DATA BLOCK —
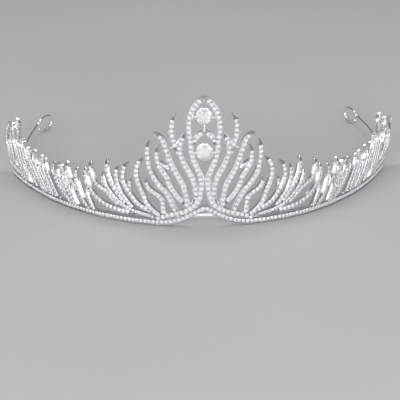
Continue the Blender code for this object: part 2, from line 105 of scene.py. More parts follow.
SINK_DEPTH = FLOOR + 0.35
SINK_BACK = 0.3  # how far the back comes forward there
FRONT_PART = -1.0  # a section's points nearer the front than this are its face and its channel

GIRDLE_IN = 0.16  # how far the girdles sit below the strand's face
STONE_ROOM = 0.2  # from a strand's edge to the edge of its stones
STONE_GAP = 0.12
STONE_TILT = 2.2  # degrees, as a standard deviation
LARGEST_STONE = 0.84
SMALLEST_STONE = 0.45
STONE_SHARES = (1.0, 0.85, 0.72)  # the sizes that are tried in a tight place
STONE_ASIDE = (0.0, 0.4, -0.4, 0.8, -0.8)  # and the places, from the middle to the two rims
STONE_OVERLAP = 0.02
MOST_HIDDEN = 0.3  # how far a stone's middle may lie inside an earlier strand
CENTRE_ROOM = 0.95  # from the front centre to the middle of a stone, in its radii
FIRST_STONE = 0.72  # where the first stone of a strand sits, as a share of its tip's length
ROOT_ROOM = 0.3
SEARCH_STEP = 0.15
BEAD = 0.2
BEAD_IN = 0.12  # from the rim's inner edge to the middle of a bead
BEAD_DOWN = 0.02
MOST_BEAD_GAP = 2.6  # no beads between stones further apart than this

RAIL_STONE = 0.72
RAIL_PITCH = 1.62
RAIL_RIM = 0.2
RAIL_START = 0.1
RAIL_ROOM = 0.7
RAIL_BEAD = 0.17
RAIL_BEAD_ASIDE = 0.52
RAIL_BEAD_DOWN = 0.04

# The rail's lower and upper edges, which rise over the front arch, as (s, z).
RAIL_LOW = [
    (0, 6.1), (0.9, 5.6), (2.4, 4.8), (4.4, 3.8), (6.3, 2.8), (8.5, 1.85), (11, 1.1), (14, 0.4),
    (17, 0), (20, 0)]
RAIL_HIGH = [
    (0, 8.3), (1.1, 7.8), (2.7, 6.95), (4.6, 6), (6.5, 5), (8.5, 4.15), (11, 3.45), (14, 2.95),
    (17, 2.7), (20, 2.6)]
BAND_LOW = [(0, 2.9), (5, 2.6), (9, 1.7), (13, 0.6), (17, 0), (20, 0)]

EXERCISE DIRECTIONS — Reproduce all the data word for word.

RESPONSE BELOW —
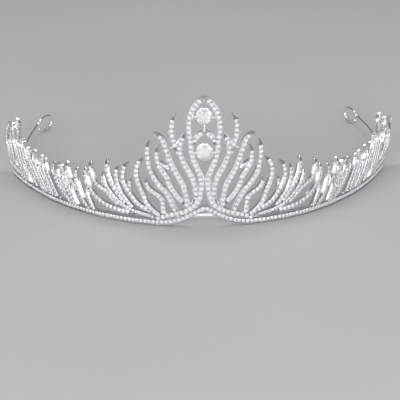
Continue the Blender code for this object: part 2, from line 105 of scene.py. More parts follow.
SINK_DEPTH = FLOOR + 0.35
SINK_BACK = 0.3  # how far the back comes forward there
FRONT_PART = -1.0  # a section's points nearer the front than this are its face and its channel

GIRDLE_IN = 0.16  # how far the girdles sit below the strand's face
STONE_ROOM = 0.2  # from a strand's edge to the edge of its stones
STONE_GAP = 0.12
STONE_TILT = 2.2  # degrees, as a standard deviation
LARGEST_STONE = 0.84
SMALLEST_STONE = 0.45
STONE_SHARES = (1.0, 0.85, 0.72)  # the sizes that are tried in a tight place
STONE_ASIDE = (0.0, 0.4, -0.4, 0.8, -0.8)  # and the places, from the middle to the two rims
STONE_OVERLAP = 0.02
MOST_HIDDEN = 0.3  # how far a stone's middle may lie inside an earlier strand
CENTRE_ROOM = 0.95  # from the front centre to the middle of a stone, in its radii
FIRST_STONE = 0.72  # where the first stone of a strand sits, as a share of its tip's length
ROOT_ROOM = 0.3
SEARCH_STEP = 0.15
BEAD = 0.2
BEAD_IN = 0.12  # from the rim's inner edge to the middle of a bead
BEAD_DOWN = 0.02
MOST_BEAD_GAP = 2.6  # no beads between stones further apart than this

RAIL_STONE = 0.72
RAIL_PITCH = 1.62
RAIL_RIM = 0.2
RAIL_START = 0.1
RAIL_ROOM = 0.7
RAIL_BEAD = 0.17
RAIL_BEAD_ASIDE = 0.52
RAIL_BEAD_DOWN = 0.04

# The rail's lower and upper edges, which rise over the front arch, as (s, z).
RAIL_LOW = [
    (0, 6.1), (0.9, 5.6), (2.4, 4.8), (4.4, 3.8), (6.3, 2.8), (8.5, 1.85), (11, 1.1), (14, 0.4),
    (17, 0), (20, 0)]
RAIL_HIGH = [
    (0, 8.3), (1.1, 7.8), (2.7, 6.95), (4.6, 6), (6.5, 5), (8.5, 4.15), (11, 3.45), (14, 2.95),
    (17, 2.7), (20, 2.6)]
BAND_LOW = [(0, 2.9), (5, 2.6), (9, 1.7), (13, 0.6), (17, 0), (20, 0)]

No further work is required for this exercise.